### Work to do
Look for the string "builder" and copy every line that has it.
--- begin ---
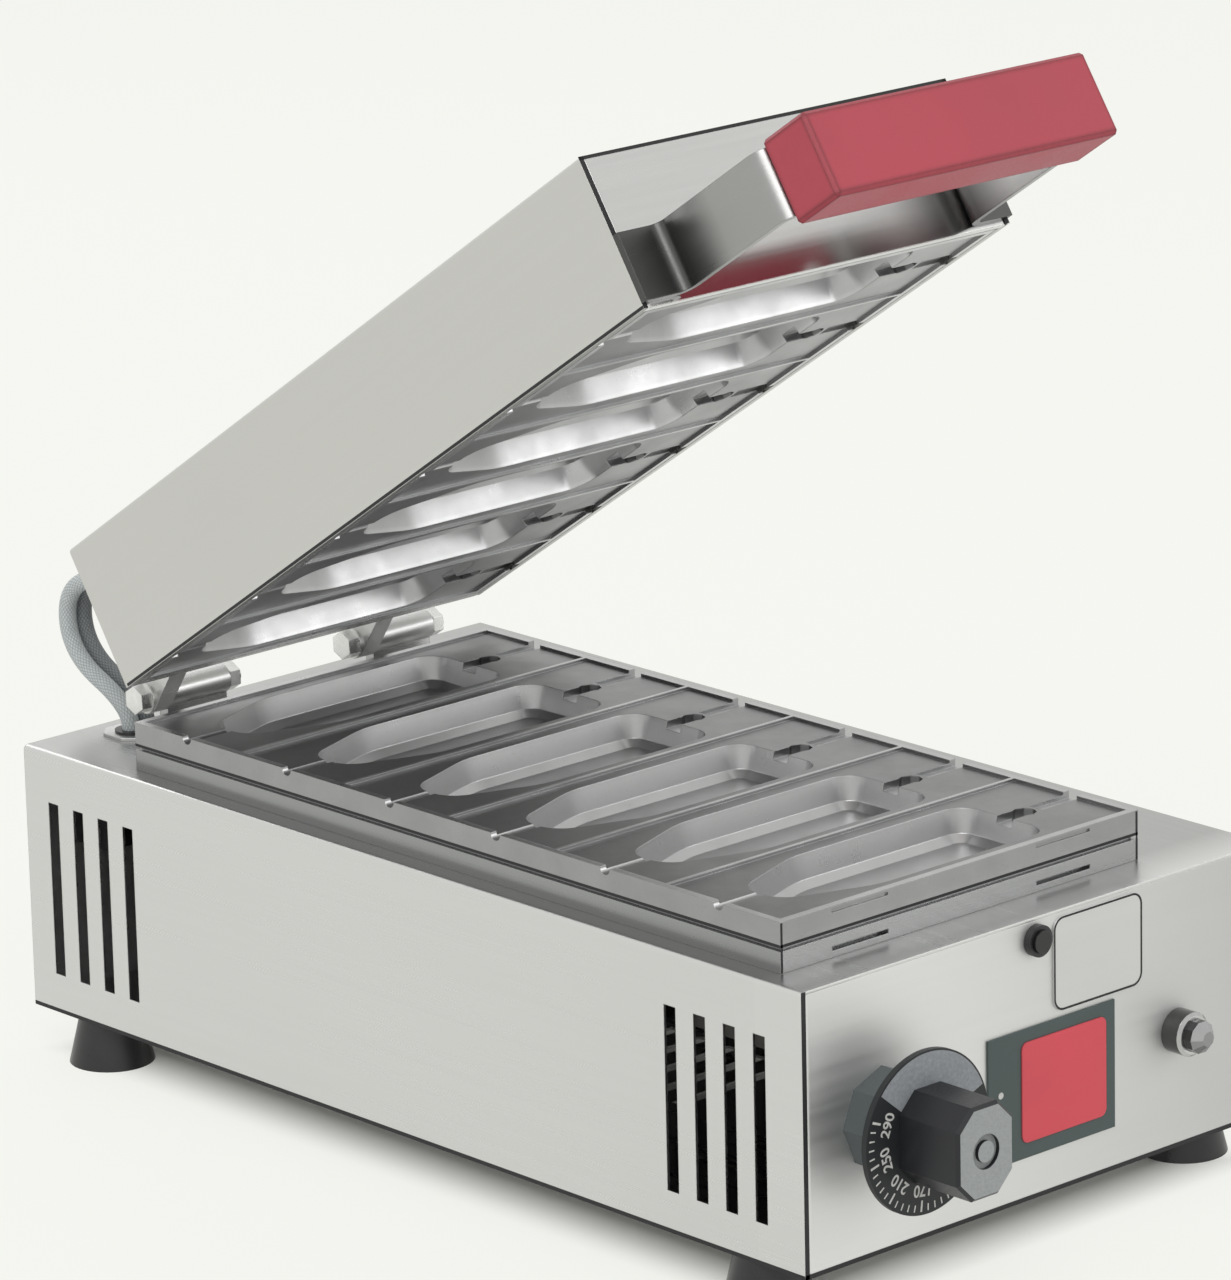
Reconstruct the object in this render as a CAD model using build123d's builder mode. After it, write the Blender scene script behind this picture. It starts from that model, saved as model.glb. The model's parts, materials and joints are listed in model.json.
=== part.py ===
from build123d import *
import math
import os

# Countertop crepe maker with six cavities.
# Millimetres, +Z up, origin on the floor under the middle of the housing.
# The front panel faces -Y and the lid hinges on an axis along X near the rear.
# At rest the lid stands open by the angle given below.

os.makedirs("parts", exist_ok=True)


def save(builder, name):
    """Label a finished piece and write its STEP file."""
    builder.part.label = name
    export_step(builder.part, f"parts/{name}.step")


# Shared values
sheet = 1.2                 # steel sheet of the housing and the lid
seat_gap = 0.3              # between pieces that are only placed side by side
running_gap = 0.05          # radial, between a shaft and its hole
bore_gap = 0.3              # radial, between a stud or a lamp and the hole it passes
overrun = 4                 # how far a cut runs past what it cuts

# Housing
housing_length = 440
housing_width = 242
housing_height = 107.5
foot_height = 18.5
bend_radius = 2.0
floor_flange = 24           # inward flange under the long sides
flange_setback = 14         # the flange stops this far from the ends
pan_depth = 12              # flange depth of the front and rear panels

deck = foot_height + housing_height
front_y = -housing_length / 2
rear_y = housing_length / 2
floor_top = foot_height + sheet
inside_width = housing_width - 2 * sheet

# Vent slots in both long sides. Heights are shares of the housing's height.
vent_width = 6.2
vent_height_share = 0.659
vent_middle_share = 0.478
vent_pitch = 15.4
vent_count = 4
front_vent_inset = 45       # from the front end to the middle of the group
rear_vent_inset = 40.4

# Moulds: they fill the deck but for these margins
mould_left_margin = 9.3
mould_right_margin = 49.7
mould_front_margin = 19.8
mould_rear_margin = 59.2
frame_height = 9.9
frame_wall = 5
frame_rebate_height = 1.6   # the shadow line under the lower mould's rim
frame_rebate_depth = 1.8
flange_height = 9.5         # the lower mould's visible rim
casting_depth = 14          # the lower casting below that rim
casting_inset = 6           # from the rim's edge to the casting below it
opening_clearance = 1.5     # between the casting and the deck's opening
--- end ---
### Written solution
Reconstruct the object in this render as a CAD model using build123d's builder mode. After it, write the Blender scene script behind this picture. It starts from that model, saved as model.glb. The model's parts, materials and joints are listed in model.json.
def save(builder, name):
    builder.part.label = name
    export_step(builder.part, f"parts/{name}.step")